Florence Police Chief Ron Tyler said officials with various agencies, including his department, the Lauderdale County Sheriff's Office and the courts, are arranging a meeting on the matter before the non-custodial arrests go into effect.
"We want to make sure we are all on the same page," Tyler said. "The plan is for us to get together and review the governor's order and our resolutions."
Authorities said there is a chance this could become a permanent procedure, because it could keep from tying up officers, while saving time on administrative processes.
The Florence City Council and Lauderdale County Commission both approved resolutions allowing non-custodial arrests for misdemeanors.
There still would be custodial arrests for these offenses:
• Violent crime, including a threat of violence and domestic violence;
• Possession of alcohol or a controlled substance if police believe that person poses a risk to public safety;
• A crime involving a victim who is a minor;
• Driving under the influence; and
• A charge that would require restitution to the victim.
Through the proposed law, an officer would write a court summons to someone who is charged with a misdemeanor.

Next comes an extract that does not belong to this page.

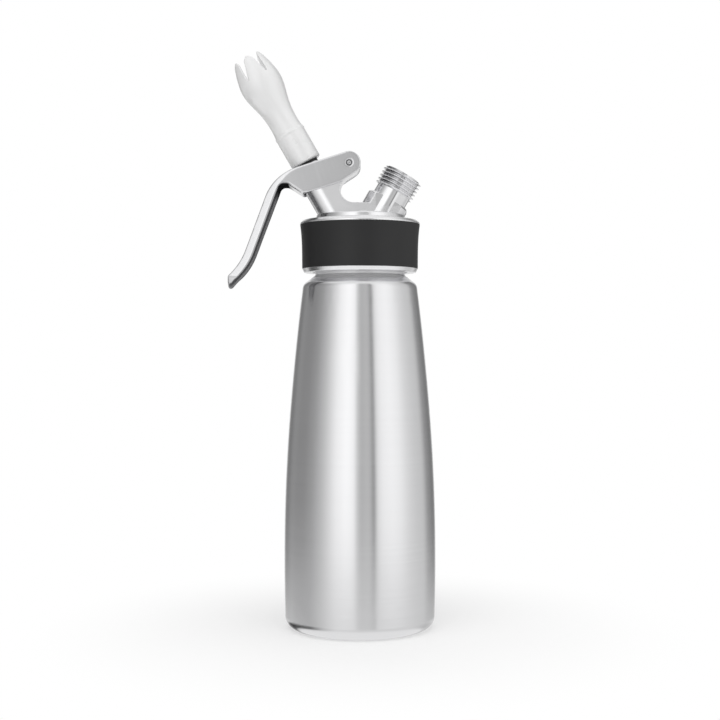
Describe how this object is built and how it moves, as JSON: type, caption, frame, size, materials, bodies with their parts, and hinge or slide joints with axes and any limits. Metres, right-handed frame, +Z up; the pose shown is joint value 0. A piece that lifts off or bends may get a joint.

"That person still would appear before the court judge and have to answer for the crime, and the consequences would be the same," Tyler said. "The consequences in the courts don't change. It's just the method that gets to the courts.
"It's not decriminalizing anything," he said. "You're still going to be held responsible for your actions."
The chief said the change would continue until Ivey's order is lifted, but he envisions a time when this becomes a permanent procedure.
"It would be a very usable tool for our guys," Tyler said.
Lauderdale Sheriff Rick Singleton agrees that a permanent policy should be considered.
"The whole purpose of someone making bond is to make sure they come to court, and the vast majority do," Singleton said. "I don't think there would be any drastic changes in people coming to court if an arrest is non-custodial."
He said that would save time for deputies.
"Out in the county, if a deputy makes an arrest in Waterloo and takes the person to jail, books him and then goes back, that takes a lot of time," Singleton said.